Umps blow another HR call in the Injuns-stRangers game tonight

batmagadanleadoff
May 23 2008 09:42 PM

I'm all for instant replay for those too close to call HR's/near-HR's. But the replay rule won't work as well when an umpire mistakenly calls a HR that shouldn't have been. In that instance, what do you do with the runners that might've been on base? I suppose that the batter will be credited with a ground rule double with all runners advancing two bases. But then the faster runners will claim that they could've scored had the play not been terminated by the botched HR call. And a fast runner (like our Reyes) might claim that he's been robbed of a triple.

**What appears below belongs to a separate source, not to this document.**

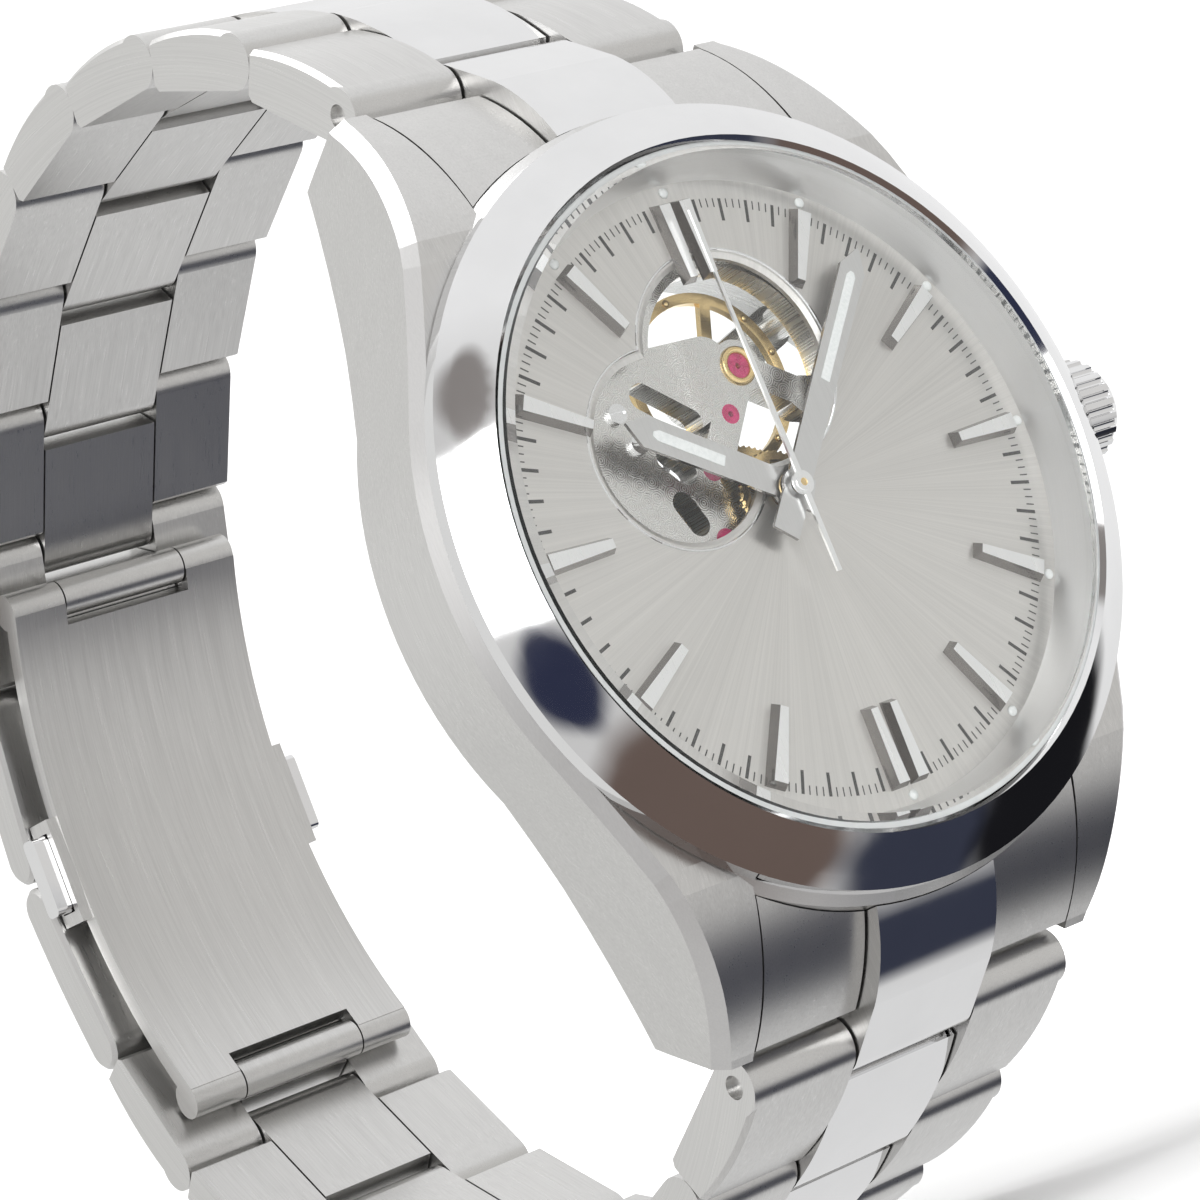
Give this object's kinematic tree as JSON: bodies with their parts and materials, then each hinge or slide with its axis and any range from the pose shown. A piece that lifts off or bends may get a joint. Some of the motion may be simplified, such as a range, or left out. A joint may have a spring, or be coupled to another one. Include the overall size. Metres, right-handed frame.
{
  "type": "open-heart automatic wristwatch",
  "caption": "Round steel automatic wristwatch with an open-heart dial showing its balance, a glazed back, a three-row link bracelet and a folding butterfly clasp.",
  "frame": {"origin": "on the axis of the hands, at the dial front surface; the whole watch is held there by its case", "axes": "+Z towards 12 o'clock, +X towards 3 o'clock and the crown, dial facing -Y, wrist on the +Y side"},
  "size_m": [0.0432, 0.0724, 0.0723],
  "materials": {
    "brushed_steel": "brushed",
    "polished_steel": "polished",
    "sapphire": "clear polished",
    "dial_silver": "sunray lacquer",
    "flange_silver": "satin",
    "gasket": "matt",
    "holder": "moulded",
    "nickel_plate": "nickel plated",
    "gilt_brass": "gilt",
    "blank_steel": "plain steel",
    "rotor_metal": "nickel plated",
    "ruby": "polished"
  },
  "bodies": {
    "case": {"case_middle": "brushed_steel", "bezel": "polished_steel", "crystal": "sapphire", "dial_flange": "flange_silver", "dial": "dial_silver", "hour_markers": "polished_steel", "case_back": "polished_steel", "case_back_crystal": "sapphire", "gaskets": "gasket", "movement_holder": "holder", "crown_tube": "blank_steel", "main_plate": "nickel_plate", "train_bridge": "nickel_plate", "balance_bridge": "nickel_plate", "automatic_bridge": "nickel_plate", "jewels": "ruby", "movement_screws": "blank_steel", "end_link_12": "brushed_steel", "end_link_6": "brushed_steel", "spring_bars": "blank_steel"},
    "crown_pull": {"crown_gasket": "gasket"},
    "crown_turn": {"crown": "polished_steel", "winding_stem": "blank_steel"},
    "hour": {"hour_hand": "polished_steel", "hour_wheel": "gilt_brass"},
    "minute": {"minute_hand": "polished_steel", "centre_wheel": "gilt_brass"},
    "seconds": {"seconds_hand": "polished_steel", "fourth_wheel": "gilt_brass"},
    "third_wheel": {"third_wheel": "gilt_brass"},
    "escape_wheel": {"escape_wheel": "blank_steel"},
    "minute_wheel": {"minute_wheel": "gilt_brass"},
    "barrel": {"mainspring_barrel": "gilt_brass"},
    "balance": {"balance_wheel": "gilt_brass", "hairspring": "blank_steel"},
    "fork": {"pallet_fork": "blank_steel"},
    "rotor": {"rotor": "rotor_metal"},
    "link_12_1": {"link_12_1": "brushed_steel"},
    "link_12_2": {"link_12_2": "brushed_steel"},
    "link_12_3": {"link_12_3": "brushed_steel"},
    "link_12_4": {"link_12_4": "brushed_steel"},
    "link_12_5": {"link_12_5": "brushed_steel"},
    "link_12_6": {"link_12_6": "brushed_steel"},
    "link_12_7": {"link_12_7": "brushed_steel"},
    "link_12_8": {"link_12_8": "brushed_steel"},
    "link_12_9": {"link_12_9": "brushed_steel"},
    "link_6_1": {"link_6_1": "brushed_steel"},
    "link_6_2": {"link_6_2": "brushed_steel"},
    "link_6_3": {"link_6_3": "brushed_steel"},
    "link_6_4": {"link_6_4": "brushed_steel"},
    "link_6_5": {"link_6_5": "brushed_steel"},
    "link_6_6": {"link_6_6": "brushed_steel"},
    "link_6_7": {"link_6_7": "brushed_steel"},
    "link_6_8": {"link_6_8": "brushed_steel"},
    "link_6_9": {"link_6_9": "brushed_steel"},
    "clasp_arm_12": {"clasp_arm_12": "brushed_steel"},
    "clasp_arm_6": {"clasp_arm_6": "brushed_steel"},
    "clasp_plate": {"clasp_plate": "brushed_steel"},
    "clasp_button_left": {"clasp_button_left": "brushed_steel"},
    "clasp_button_right": {"clasp_button_right": "brushed_steel"}
  },
  "joints": [
    {"name": "seconds_turn", "type": "hinge", "parent": "case", "child": "seconds", "pos_m": [0, 0, 0], "axis": [0, 1, 0], "continuous": true},
    {"name": "minute_turn", "type": "hinge", "parent": "case", "child": "minute", "pos_m": [0, 0, 0], "axis": [0, 1, 0], "continuous": true},
    {"name": "hour_turn", "type": "hinge", "parent": "case", "child": "hour", "pos_m": [0, 0, 0], "axis": [0, 1, 0], "continuous": true},
    {"name": "third_turn", "type": "hinge", "parent": "case", "child": "third_wheel", "pos_m": [-0.0035, 0, -0.0012], "axis": [0, 1, 0], "continuous": true},
    {"name": "escape_turn", "type": "hinge", "parent": "case", "child": "escape_wheel", "pos_m": [-0.0027, 0, 0.0022], "axis": [0, 1, 0], "continuous": true},
    {"name": "barrel_turn", "type": "hinge", "parent": "case", "child": "barrel", "pos_m": [0.0052, 0, -0.0039], "axis": [0, 1, 0], "continuous": true},
    {"name": "minute_wheel_turn", "type": "hinge", "parent": "case", "child": "minute_wheel", "pos_m": [0.00198, 0, -0.00198], "axis": [0, 1, 0], "continuous": true},
    {"name": "balance_swing", "type": "hinge", "parent": "case", "child": "balance", "pos_m": [0.0012, 0, 0.0067], "axis": [0, 1, 0], "range_deg": [-270, 270], "stiffness_Nm_per_rad": 0.000001},
    {"name": "fork_swing", "type": "hinge", "parent": "case", "child": "fork", "pos_m": [-0.00036, 0, 0.00455], "axis": [0, 1, 0], "range_deg": [-5.5, 5.5]},
    {"name": "rotor_turn", "type": "hinge", "parent": "case", "child": "rotor", "pos_m": [0, 0, 0], "axis": [0, 1, 0], "continuous": true},
    {"name": "crown_pull", "type": "slide", "parent": "case", "child": "crown_pull", "axis": [1, 0, 0], "range_m": [0, 0.0012]},
    {"name": "crown_turn", "type": "hinge", "parent": "crown_pull", "child": "crown_turn", "pos_m": [0, 0.0026, 0], "axis": [1, 0, 0], "continuous": true},
    {"name": "bracelet_fold", "type": "hinge", "parent": "case", "child": "link_12_1", "pos_m": [0, 0.00725, 0.02495], "axis": [1, 0, 0], "range_deg": [0, 15]},
    {"name": "link_12_2_fold", "type": "hinge", "parent": "link_12_1", "child": "link_12_2", "pos_m": [0, 0.01399, 0.03091], "axis": [1, 0, 0], "range_deg": [0, 17.4]},
    {"name": "link_12_3_fold", "type": "hinge", "parent": "link_12_2", "child": "link_12_3", "pos_m": [0, 0.02221, 0.03459], "axis": [1, 0, 0], "range_deg": [0, 16.4]},
    {"name": "link_12_4_fold", "type": "hinge", "parent": "link_12_3", "child": "link_12_4", "pos_m": [0, 0.03112, 0.0358], "axis": [1, 0, 0], "range_deg": [0, 15.4]},
    {"name": "link_12_5_fold", "type": "hinge", "parent": "link_12_4", "child": "link_12_5", "pos_m": [0, 0.04004, 0.03459], "axis": [1, 0, 0], "range_deg": [0, 14.4]},
    {"name": "link_12_6_fold", "type": "hinge", "parent": "link_12_5", "child": "link_12_6", "pos_m": [0, 0.04838, 0.03121], "axis": [1, 0, 0], "range_deg": [0, 13.4]},
    {"name": "link_12_7_fold", "type": "hinge", "parent": "link_12_6", "child": "link_12_7", "pos_m": [0, 0.05571, 0.02598], "axis": [1, 0, 0], "range_deg": [0, 12.4]},
    {"name": "link_12_8_fold", "type": "hinge", "parent": "link_12_7", "child": "link_12_8", "pos_m": [0, 0.06175, 0.0193], "axis": [1, 0, 0], "range_deg": [0, 15]},
    {"name": "link_12_9_fold", "type": "hinge", "parent": "link_12_8", "child": "link_12_9", "pos_m": [0, 0.06585, 0.01129], "axis": [1, 0, 0], "range_deg": [0, 15]},
    {"name": "link_6_1_fold", "type": "hinge", "parent": "case", "child": "link_6_1", "pos_m": [0, 0.00725, -0.02495], "axis": [-1, 0, 0], "range_deg": [0, 15]},
    {"name": "link_6_2_fold", "type": "hinge", "parent": "link_6_1", "child": "link_6_2", "pos_m": [0, 0.01512, -0.02931], "axis": [-1, 0, 0], "range_deg": [0, 9.57]},
    {"name": "link_6_3_fold", "type": "hinge", "parent": "link_6_2", "child": "link_6_3", "pos_m": [0, 0.02361, -0.03231], "axis": [-1, 0, 0], "range_deg": [0, 11.13]},
    {"name": "link_6_4_fold", "type": "hinge", "parent": "link_6_3", "child": "link_6_4", "pos_m": [0, 0.03251, -0.03361], "axis": [-1, 0, 0], "range_deg": [0, 12.69]},
    {"name": "link_6_5_fold", "type": "hinge", "parent": "link_6_4", "child": "link_6_5", "pos_m": [0, 0.04149, -0.03292], "axis": [-1, 0, 0], "range_deg": [0, 14.24]},
    {"name": "link_6_6_fold", "type": "hinge", "parent": "link_6_5", "child": "link_6_6", "pos_m": [0, 0.05002, -0.03004], "axis": [-1, 0, 0], "range_deg": [0, 15.8]},
    {"name": "link_6_7_fold", "type": "hinge", "parent": "link_6_6", "child": "link_6_7", "pos_m": [0, 0.05744, -0.02495], "axis": [-1, 0, 0], "range_deg": [0, 17.35]},
    {"name": "link_6_8_fold", "type": "hinge", "parent": "link_6_7", "child": "link_6_8", "pos_m": [0, 0.06301, -0.01788], "axis": [-1, 0, 0], "range_deg": [0, 15]},
    {"name": "link_6_9_fold", "type": "hinge", "parent": "link_6_8", "child": "link_6_9", "pos_m": [0, 0.06656, -0.00961], "axis": [-1, 0, 0], "range_deg": [0, 15]},
    {"name": "clasp_arm_12_fold", "type": "hinge", "parent": "link_12_9", "child": "clasp_arm_12", "pos_m": [0, 0.06774, 0.00249], "axis": [1, 0, 0], "range_deg": [0, 90]},
    {"name": "clasp_arm_6_fold", "type": "hinge", "parent": "link_6_9", "child": "clasp_arm_6", "pos_m": [0, 0.06785, -0.00071], "axis": [-1, 0, 0], "range_deg": [0, 60]},
    {"name": "clasp_plate_fold", "type": "hinge", "parent": "clasp_arm_12", "child": "clasp_plate", "pos_m": [0, 0.06034, 0.0159], "axis": [1, 0, 0], "range_deg": [-162, 0]},
    {"name": "button_left_press", "type": "slide", "parent": "clasp_plate", "child": "clasp_button_left", "axis": [1, 0, 0], "range_m": [0, 0.0006], "stiffness_N_per_m": 800, "springref_m": -0.0002},
    {"name": "button_right_press", "type": "slide", "parent": "clasp_plate", "child": "clasp_button_right", "axis": [-1, 0, 0], "range_m": [0, 0.0006], "stiffness_N_per_m": 800, "springref_m": -0.0002}
  ],
  "couplings": [
    {"joint": "minute_turn", "follows": "seconds_turn", "ratio": 0.016667},
    {"joint": "hour_turn", "follows": "seconds_turn", "ratio": 0.0013889},
    {"joint": "third_turn", "follows": "seconds_turn", "ratio": -0.13333},
    {"joint": "escape_turn", "follows": "seconds_turn", "ratio": -9},
    {"joint": "barrel_turn", "follows": "seconds_turn", "ratio": -0.002381},
    {"joint": "minute_wheel_turn", "follows": "seconds_turn", "ratio": -0.0055556},
    {"joint": "fork_swing", "follows": "balance_swing", "ratio": -0.02},
    {"joint": "link_12_2_fold", "follows": "bracelet_fold", "ratio": 1.1599},
    {"joint": "link_12_3_fold", "follows": "bracelet_fold", "ratio": 1.0932},
    {"joint": "link_12_4_fold", "follows": "bracelet_fold", "ratio": 1.0265},
    {"joint": "link_12_5_fold", "follows": "bracelet_fold", "ratio": 0.95987},
    {"joint": "link_12_6_fold", "follows": "bracelet_fold", "ratio": 0.8932},
    {"joint": "link_12_7_fold", "follows": "bracelet_fold", "ratio": 0.82653},
    {"joint": "link_12_8_fold", "follows": "bracelet_fold", "ratio": 1},
    {"joint": "link_12_9_fold", "follows": "bracelet_fold", "ratio": 1},
    {"joint": "link_6_1_fold", "follows": "bracelet_fold", "ratio": 1},
    {"joint": "link_6_2_fold", "follows": "bracelet_fold", "ratio": 0.6382},
    {"joint": "link_6_3_fold", "follows": "bracelet_fold", "ratio": 0.74193},
    {"joint": "link_6_4_fold", "follows": "bracelet_fold", "ratio": 0.84567},
    {"joint": "link_6_5_fold", "follows": "bracelet_fold", "ratio": 0.9494},
    {"joint": "link_6_6_fold", "follows": "bracelet_fold", "ratio": 1.0531},
    {"joint": "link_6_7_fold", "follows": "bracelet_fold", "ratio": 1.1569},
    {"joint": "link_6_8_fold", "follows": "bracelet_fold", "ratio": 1},
    {"joint": "link_6_9_fold", "follows": "bracelet_fold", "ratio": 1},
    {"joint": "clasp_arm_12_fold", "follows": "bracelet_fold", "ratio": 6},
    {"joint": "clasp_arm_6_fold", "follows": "bracelet_fold", "ratio": 4},
    {"joint": "clasp_plate_fold", "follows": "bracelet_fold", "ratio": -10.8}
  ]
}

Umpires might be given the discretion to place baserunners wherever the umpires believe they would have reached had the play not been botched to begin with. I suspect though, that whichever team is on the short end of the umpires' discretion would be just as unhappy as Delgado and the Mets were earlier this week when Carlos was unjustly robbed of a legitimate HR.

So even the proper use of instant replay won't clean up every botched HR call. In the grand scheme of things though, I suppose that the use of replay here would still be an improvement -- but it'll come with a new can of worms.

Or perhaps --- in the event that umpires are given discretion on where to place the baserunners, replay might have the unintended effect of inhibiting umpires from calling HR's on those too close to call shots, once they realize that it's simpler to give back a HR than it is to deal with the messy situation of having to determine where to properly place the runners after reversing a mistaken HR call.

Frayed Knot
May 23 2008 09:54 PM

Replay rules always work better in theory than in practice.

batmagadanleadoff
May 23 2008 09:57 PM

Frayed Knot wrote:
Replay rules always work better in theory than in practice.


Doesn't everything?

Elster88
May 26 2008 08:34 PM

Frayed Knot wrote:
Replay rules always work better in theory than in practice.


It works good in tennis. Probably the easiest sport to use it in though.